Figura 3: Alusão à Terra Plana
Com base nisso, chegamos a um momento muito importante do crescimento do espírito cientifico e cognitivo de um indivíduo, que é a capacidade de perceber que, a ciência, não corresponde à natureza como uma realidade, mas sim, corresponde às informações colhidas da mesma, sendo que, essas informações se encontram abstraídas dentro de um modelo interpretativo que se mostra cognitivamente simples às capacidades sensoriais (de início) e à capacidade decodificadora (pensamento abstrato) por parte do interpretador. Se mostra mais do que óbvio que, dentro desse modelo, que chamamos de ciência, existem falhas, que são supridas por adendos, ou seja, por formas mais simples de se explicar um fato, que nem sempre vai se mostrar coerente com o que concebemos como verdade absoluta em relação ao modelo proposto. 
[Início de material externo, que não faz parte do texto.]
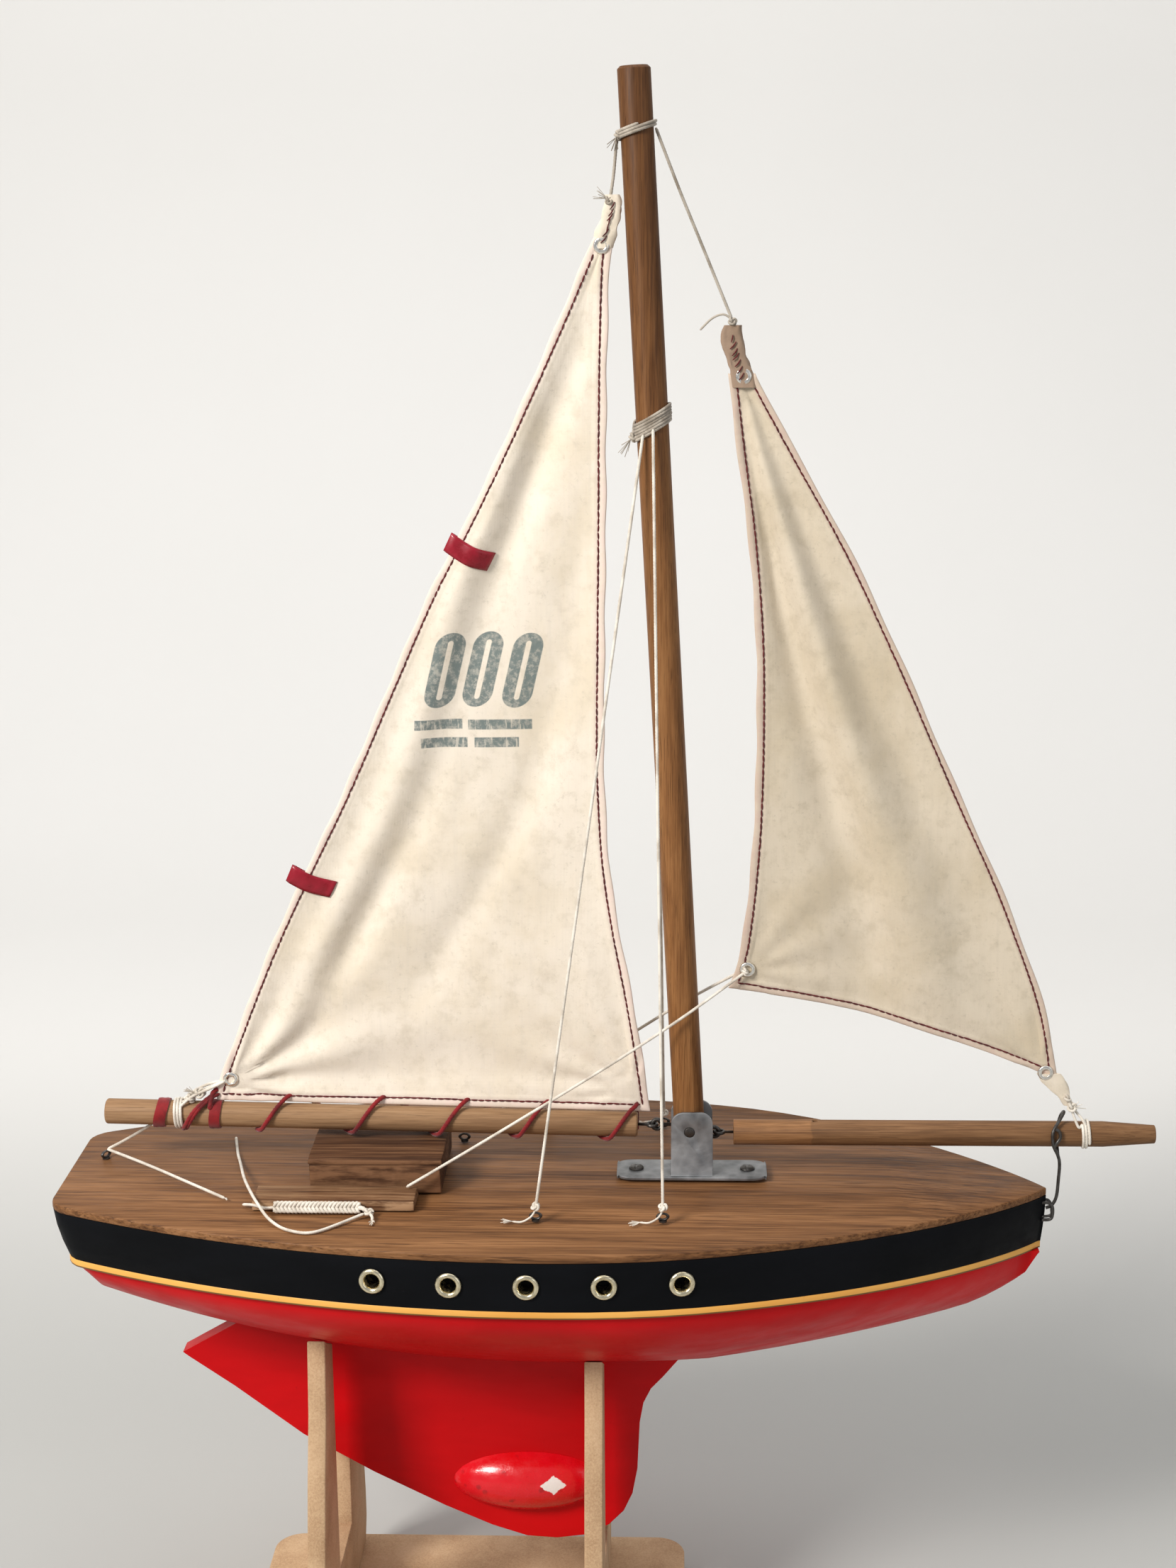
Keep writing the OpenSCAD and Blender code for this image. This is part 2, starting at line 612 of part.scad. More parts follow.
// Screw eye lying flat, its ring's centre a given distance from the spar's end
module spar_eye(reach) {
    ring(eye_ring, eye_wire);
    rotate([0, 90, 0])
    translate([0, 0, eye_ring / 2 - 0.9]) cylinder(h = reach - eye_ring / 2 + 0.9 + 6, d = eye_wire - 0.2, $fn = 24);
}
module sprit_eye() {
    reach = sprit_gap - sprit_reach - (eye_ring - eye_wire) / 2;
    color("dimgray")
    at_deck()
    translate([sprit_aft_x - reach, 0, sprit_height])
    spar_eye(reach);
}
module stem_staple() {
    color("dimgray")
    at_deck()
    translate([stem_x - 1.6, 0, -9.5])
    difference() {
        cube([5.2, 3, 6.5], center = true);
        translate([1.2, 0, 0]) cube([3.6, 4, 3.4], center = true);
    }
}
module stem_wire() {
    color("dimgray")
    at_deck()
    tube(smooth_route(stem_wire_route, 4), stem_wire_dia);
}
module deck_eye() {
    cylinder(h = 1, d = 3, $fn = 24);
    translate([0, 0, eye_height]) rotate([90, 0, 0]) ring(5, 1.2);
}
module shroud_eyes() {
    color("dimgray")
    at_deck()
    for (x = shroud_x) for (s = [-1, 1])
        translate([x, s * shroud_y, 0]) deck_eye();
}
module sheet_eyes() {
    color("dimgray")
    at_deck() {
        translate([-178.5, 9.3, 0]) rotate([0, 0, 55]) deck_eye();
        translate([port_eye_at[0], port_eye_at[1], 0]) deck_eye();
    }
}
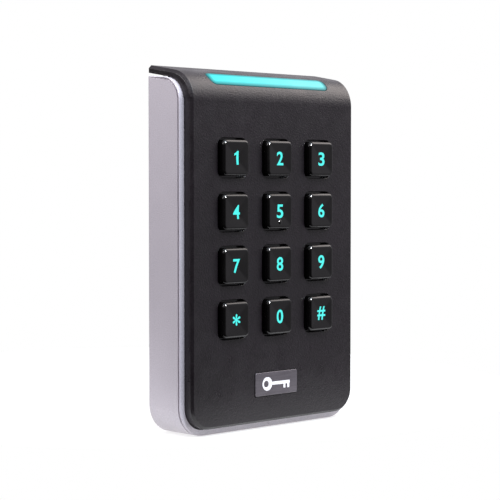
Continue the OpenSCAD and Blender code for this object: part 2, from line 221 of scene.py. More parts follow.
def outline(corners, radii, inset=0.0, steps=8):
    """Points (x, y, nx, ny) round a convex polygon whose corners are rounded, moved inwards by inset."""
    points = []
    count = len(corners)
    for i in range(count):
        before, here, after = (Vector(corners[(i + k) % count]) for k in (-1, 0, 1))
        to_before, to_after = (before - here).normalized(), (after - here).normalized()
        radius = max(radii[i] - inset, 0.02)
        half = to_before.angle(to_after) / 2
        centre = here + (to_before + to_after).normalized() * (radius + inset) / math.sin(half)
        start = Vector((-to_before.y, to_before.x))
        if start.dot(to_after) > 0:
            start = -start
        end = Vector((to_after.y, -to_after.x))
        if end.dot(to_before) > 0:
            end = -end
        a0, a1 = math.atan2(start.y, start.x), math.atan2(end.y, end.x)
        sweep = (a1 - a0 + math.pi) % (2 * math.pi) - math.pi
        for k in range(steps + 1):
            a = a0 + sweep * k / steps
            n = Vector((math.cos(a), math.sin(a)))
            p = centre + n * radius
            points.append((p.x, p.y, n.x, n.y))
    return points


def with_rows(loop, rows):
    """Adds a point to a loop wherever one of its stretches crosses a row y."""
    points = []
    for here, after in zip(loop, loop[1:] + loop[:1]):
        points.append(here)
        low, high = sorted((here[1], after[1]))
        crossed = sorted((y for y in rows if low + 1e-4 < y < high - 1e-4), reverse=after[1] < here[1])
        for y in crossed:
            t = (y - here[1]) / (after[1] - here[1])
            points.append(tuple(p + (q - p) * t for p, q in zip(here, after)))
    return points


def rectangle(w, h, x=0.0, y=0.0):
    """Corners of a rectangle centred on x, y, anticlockwise."""
    left, right, low, high = x - w / 2, x + w / 2, y - h / 2, y + h / 2
    return [(left, low), (right, low), (right, high), (left, high)]


def rounding(radius, steps):
    """Steps (inset, depth, tilt) of a quarter-round edge, from the face to the wall."""
    turns = [k / steps * math.pi / 2 for k in range(steps + 1)]
    return [(radius * (1 - math.sin(t)), radius * (1 - math.cos(t)), t) for t in turns]


class Skin:
    """A surface in flat coordinates: a across, b along and d deep. Its points carry their own normals."""

    def __init__(self):
        self.points, self.normals, self.faces, self.hard = [], [], [], []

    def ring(self, loop, depth, tilt, hole=False):
        """Adds a loop of points at a depth. Their normals tilt from the face (0) to the wall (90 degrees)."""
        first = len(self.points)
        side = -math.sin(tilt) if hole else math.sin(tilt)
        for x, y, nx, ny in loop:
            d = depth(x, y) if callable(depth) else depth
            self.points.append((x, y, d))
            self.normals.append((nx * side, ny * side, -math.cos(tilt)))
        return list(range(first, len(self.points)))

    def band(self, one, two, hard=False):
        """Joins two loops of the same count with quads."""
        n = len(one)
        for i in range(n):
            j = (i + 1) % n
            self.faces.append((one[i], one[j], two[j], two[i]))
            self.hard.append(hard)

    def edge(self, corners, radii, profile, hole=False, steps=8, rows=()):
        """Adds an edge as a stack of loops, one for each (inset, depth, tilt), and returns the loops."""
        loops = []
        for inset, depth, tilt in profile:
            shape = with_rows(outline(corners, radii, -inset if hole else inset, steps), rows)
            loops.append(self.ring(shape, depth, tilt, hole))
            if len(loops) > 1:
                self.band(loops[-2], loops[-1])
        return loops

    def fill(self, outer, holes=(), hard=False):
        """Fills the flat area between one outer loop and its holes."""
        ids = [i for loop in (outer, *holes) for i in loop]
        where = {i: k for k, i in enumerate(ids)}
        flat = [Vector(self.points[i][:2]) for i in ids]
        edges = [
            (where[loop[k]], where[loop[(k + 1) % len(loop)]])
            for loop in (outer, *holes) for k in range(len(loop))
        ]
        _, _, triangles, origin, _, _ = delaunay_2d_cdt(flat, edges, [], 0, 1e-7)
        loops = [np.array([self.points[i][:2] for i in loop]) for loop in (outer, *holes)]
        for triangle in triangles:
            mine = [ids[origin[v][0]] for v in triangle]
            middle = np.mean([self.points[i][:2] for i in mine], axis=0)
            if inside(middle, loops[0]) and not any(inside(middle, hole) for hole in loops[1:]):
                self.faces.append(tuple(mine))
                self.hard.append(hard)

    def cap(self, loop, hard=True):
        """Closes a loop with one face."""
        self.faces.append(tuple(loop))
        self.hard.append(hard)

    def prism(self, polygon, low, high):
        """Adds a closed prism: a polygon in (b, d), drawn out along a."""
        n = len(polygon)
        first = len(self.points)
        for a in (low, high):
            for b, d in polygon:
                self.points.append((a, b, d))
                self.normals.append((0, 0, -1))
        one, two = list(range(first, first + n)), list(range(first + n, first + 2 * n))
        self.band(one, two, hard=True)
        self.cap(one)
        self.cap(two)


def inside(point, loop):
    """True if a point lies inside a closed loop of points."""
    x, y = point
    x0, y0 = loop[:, 0], loop[:, 1]
    x1, y1 = np.roll(x0, -1), np.roll(y0, -1)
    crosses = (y0 > y) != (y1 > y)
    with np.errstate(divide="ignore", invalid="ignore"):
        at = x0 + (y - y0) / (y1 - y0) * (x1 - x0)
    return bool(np.count_nonzero(crosses & (x < at)) % 2)


def make(name, skin, place, rows=(), wall_cut=False):
    """Turns a skin into a Blender object: cuts it at the rows b, places it and gives it its normals."""
    bm = bmesh.new()
    layer = bm.verts.layers.float_vector.new("flat_normal")
    hard = bm.faces.layers.int.new("hard")
    for p, n in zip(skin.points, skin.normals):
        bm.verts.new(p)[layer] = n
    bm.verts.ensure_lookup_table()
    for f, is_hard in zip(skin.faces, skin.hard):
        bm.faces.new([bm.verts[i] for i in f])[hard] = int(is_hard)
    for b in rows:
        everything = bm.verts[:] + bm.edges[:] + bm.faces[:]
        bmesh.ops.bisect_plane(bm, geom=everything, dist=1e-5, plane_co=(0, b, 0), plane_no=(0, 1, 0))
    points = np.array([v.co for v in bm.verts])
    normals = np.array([v[layer] for v in bm.verts])
    placed, turned = warp(points, normals, place)
    for v, p, n in zip(bm.verts, placed, turned):
        v.co = p
        v[layer] = n
    if wall_cut:
        everything = bm.verts[:] + bm.edges[:] + bm.faces[:]
        cut = bmesh.ops.bisect_plane(
            bm, geom=everything, dist=1e-5, plane_co=(0, 0, 0), plane_no=(0, 1, 0), clear_outer=True
        )
        rim = [e for e in cut["geom_cut"] if isinstance(e, bmesh.types.BMEdge)]
        for f in bmesh.ops.holes_fill(bm, edges=rim)["faces"]:
            f[hard] = 1
    bmesh.ops.delete(bm, geom=[v for v in bm.verts if not v.link_faces], context="VERTS")
    bmesh.ops.recalc_face_normals(bm, faces=bm.faces)
    bm.normal_update()
    mesh = bpy.data.meshes.new(name)
    loop_normals = []
    for f in bm.faces:
        f.smooth = True
        for v in f.verts:
            n = Vector(v[layer])
            use_face = f[hard] or n.length < 0.5 or n.dot(f.normal) < 0.2
            loop_normals.append(f.normal.copy() if use_face else n.normalized())
    for v in bm.verts:
        v.co = v.co * MM
    bm.to_mesh(mesh)
    bm.free()
    mesh.normals_split_custom_set(loop_normals)
    return link(name, mesh)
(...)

Se a ciência não se encontrasse disposta a passar por quebras de paradigma, por modificações de modelos, pela sobreposição de preconceitos dentro do modelo, pelo aceite de postulados que anteriormente foram estudados e questionados, hoje, não teríamos os avanços significativos no que tange ao modelo científico geral.

Então, é função de todo profissional de divulgação científica, professor e pesquisador, garantir às pessoas as informações corretas do que é a ciência e, desmistifica-la completamente do estigma de detentora de verdades absolutas e irredutíveis.